[Records that describe objects]
======

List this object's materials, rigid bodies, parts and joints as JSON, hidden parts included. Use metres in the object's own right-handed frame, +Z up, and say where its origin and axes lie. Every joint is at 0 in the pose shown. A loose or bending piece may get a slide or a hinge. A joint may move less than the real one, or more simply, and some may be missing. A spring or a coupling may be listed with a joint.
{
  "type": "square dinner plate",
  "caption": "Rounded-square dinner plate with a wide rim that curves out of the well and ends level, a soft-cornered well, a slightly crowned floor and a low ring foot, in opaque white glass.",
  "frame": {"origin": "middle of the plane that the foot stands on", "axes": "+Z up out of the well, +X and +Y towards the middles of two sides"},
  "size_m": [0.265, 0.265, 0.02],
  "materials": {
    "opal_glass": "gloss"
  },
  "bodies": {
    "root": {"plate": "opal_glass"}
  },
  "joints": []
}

======

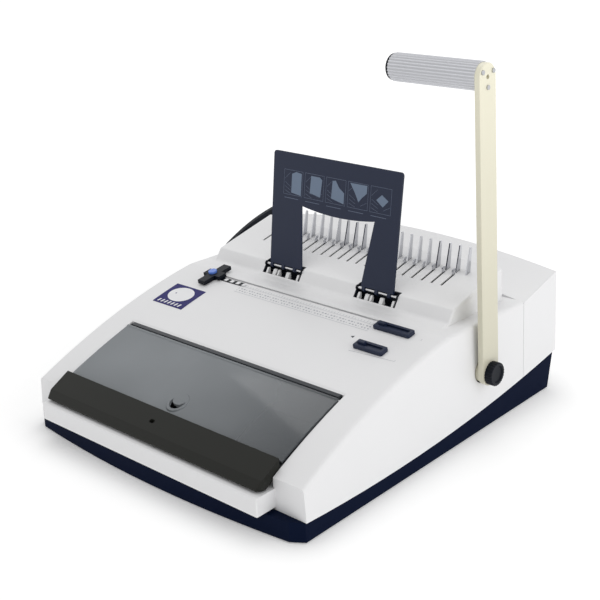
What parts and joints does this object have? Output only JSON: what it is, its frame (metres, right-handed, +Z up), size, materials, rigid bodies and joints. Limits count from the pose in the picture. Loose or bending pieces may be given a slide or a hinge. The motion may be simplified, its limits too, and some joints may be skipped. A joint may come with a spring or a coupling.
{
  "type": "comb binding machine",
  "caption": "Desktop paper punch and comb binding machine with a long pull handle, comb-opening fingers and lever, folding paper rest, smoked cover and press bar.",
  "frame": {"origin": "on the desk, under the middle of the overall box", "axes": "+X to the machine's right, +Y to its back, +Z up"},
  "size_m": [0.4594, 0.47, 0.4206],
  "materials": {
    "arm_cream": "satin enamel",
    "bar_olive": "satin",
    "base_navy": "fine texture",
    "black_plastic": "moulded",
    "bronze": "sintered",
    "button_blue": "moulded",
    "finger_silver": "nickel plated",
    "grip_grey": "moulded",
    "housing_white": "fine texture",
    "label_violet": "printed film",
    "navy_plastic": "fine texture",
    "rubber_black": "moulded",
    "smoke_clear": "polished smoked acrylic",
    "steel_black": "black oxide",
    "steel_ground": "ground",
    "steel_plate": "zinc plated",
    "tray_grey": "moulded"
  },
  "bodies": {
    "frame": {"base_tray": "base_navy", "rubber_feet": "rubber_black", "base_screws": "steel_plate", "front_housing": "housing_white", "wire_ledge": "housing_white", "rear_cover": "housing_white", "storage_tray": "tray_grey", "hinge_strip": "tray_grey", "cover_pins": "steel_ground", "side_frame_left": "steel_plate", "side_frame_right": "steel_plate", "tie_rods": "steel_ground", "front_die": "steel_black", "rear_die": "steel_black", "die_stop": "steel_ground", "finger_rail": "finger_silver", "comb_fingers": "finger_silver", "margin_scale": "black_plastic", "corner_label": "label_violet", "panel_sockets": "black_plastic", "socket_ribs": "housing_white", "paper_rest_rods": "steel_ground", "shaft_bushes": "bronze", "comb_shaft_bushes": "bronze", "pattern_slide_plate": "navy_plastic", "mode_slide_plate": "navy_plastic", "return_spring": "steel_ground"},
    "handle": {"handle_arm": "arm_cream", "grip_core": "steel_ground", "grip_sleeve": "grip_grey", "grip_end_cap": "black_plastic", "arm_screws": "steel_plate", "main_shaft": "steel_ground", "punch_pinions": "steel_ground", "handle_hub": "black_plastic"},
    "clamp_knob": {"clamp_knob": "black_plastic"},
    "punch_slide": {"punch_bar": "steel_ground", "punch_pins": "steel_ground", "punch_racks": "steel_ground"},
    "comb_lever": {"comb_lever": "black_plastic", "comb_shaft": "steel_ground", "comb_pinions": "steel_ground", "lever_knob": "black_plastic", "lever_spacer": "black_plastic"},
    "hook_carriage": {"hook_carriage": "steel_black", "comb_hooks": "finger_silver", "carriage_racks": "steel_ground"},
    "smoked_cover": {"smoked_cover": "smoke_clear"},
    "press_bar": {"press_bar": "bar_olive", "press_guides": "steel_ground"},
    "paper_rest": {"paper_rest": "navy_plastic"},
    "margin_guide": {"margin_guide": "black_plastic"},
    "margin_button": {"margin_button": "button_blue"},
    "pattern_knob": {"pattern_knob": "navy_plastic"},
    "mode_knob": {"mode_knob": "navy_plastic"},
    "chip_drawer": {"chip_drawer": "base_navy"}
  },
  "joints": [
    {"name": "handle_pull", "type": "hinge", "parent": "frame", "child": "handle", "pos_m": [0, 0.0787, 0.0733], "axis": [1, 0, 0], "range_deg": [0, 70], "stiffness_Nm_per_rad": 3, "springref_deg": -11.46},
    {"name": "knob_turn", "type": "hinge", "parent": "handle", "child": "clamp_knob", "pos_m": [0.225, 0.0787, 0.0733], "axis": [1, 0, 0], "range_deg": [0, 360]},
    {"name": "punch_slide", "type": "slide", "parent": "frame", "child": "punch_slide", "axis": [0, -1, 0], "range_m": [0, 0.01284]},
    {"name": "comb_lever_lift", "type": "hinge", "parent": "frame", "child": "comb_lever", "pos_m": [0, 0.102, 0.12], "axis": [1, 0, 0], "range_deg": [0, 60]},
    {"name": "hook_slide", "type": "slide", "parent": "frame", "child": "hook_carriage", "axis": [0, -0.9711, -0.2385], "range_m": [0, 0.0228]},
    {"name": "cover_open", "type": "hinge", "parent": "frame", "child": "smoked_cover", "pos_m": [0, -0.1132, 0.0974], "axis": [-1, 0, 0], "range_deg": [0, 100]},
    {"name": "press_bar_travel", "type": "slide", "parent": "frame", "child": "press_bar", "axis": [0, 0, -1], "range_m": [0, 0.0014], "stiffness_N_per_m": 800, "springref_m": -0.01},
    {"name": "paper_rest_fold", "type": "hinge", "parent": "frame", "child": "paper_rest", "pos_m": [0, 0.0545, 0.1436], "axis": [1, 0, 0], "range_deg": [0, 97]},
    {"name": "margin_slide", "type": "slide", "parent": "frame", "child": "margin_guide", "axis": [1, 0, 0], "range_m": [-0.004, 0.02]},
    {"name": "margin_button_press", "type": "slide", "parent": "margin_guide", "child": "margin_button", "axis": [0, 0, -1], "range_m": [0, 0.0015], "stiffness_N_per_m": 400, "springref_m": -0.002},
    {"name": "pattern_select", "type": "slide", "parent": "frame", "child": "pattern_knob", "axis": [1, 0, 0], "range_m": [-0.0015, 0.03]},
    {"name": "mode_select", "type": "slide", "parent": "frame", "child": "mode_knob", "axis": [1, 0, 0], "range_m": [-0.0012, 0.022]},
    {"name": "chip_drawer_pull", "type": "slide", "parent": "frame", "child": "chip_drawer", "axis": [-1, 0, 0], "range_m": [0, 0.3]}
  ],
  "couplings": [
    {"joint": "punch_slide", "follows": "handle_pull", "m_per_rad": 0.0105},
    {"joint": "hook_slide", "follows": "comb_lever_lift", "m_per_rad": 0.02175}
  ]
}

======

_EXERCISE_
Look through the lines above and collect those with the word "handed".

_TASK ANSWER_
List this object's materials, rigid bodies, parts and joints as JSON, hidden parts included. Use metres in the object's own right-handed frame, +Z up, and say where its origin and axes lie. Every joint is at 0 in the pose shown. A loose or bending piece may get a slide or a hinge. A joint may move less than the real one, or more simply, and some may be missing. A spring or a coupling may be listed with a joint.
What parts and joints does this object have? Output only JSON: what it is, its frame (metres, right-handed, +Z up), size, materials, rigid bodies and joints. Limits count from the pose in the picture. Loose or bending pieces may be given a slide or a hinge. The motion may be simplified, its limits too, and some joints may be skipped. A joint may come with a spring or a coupling.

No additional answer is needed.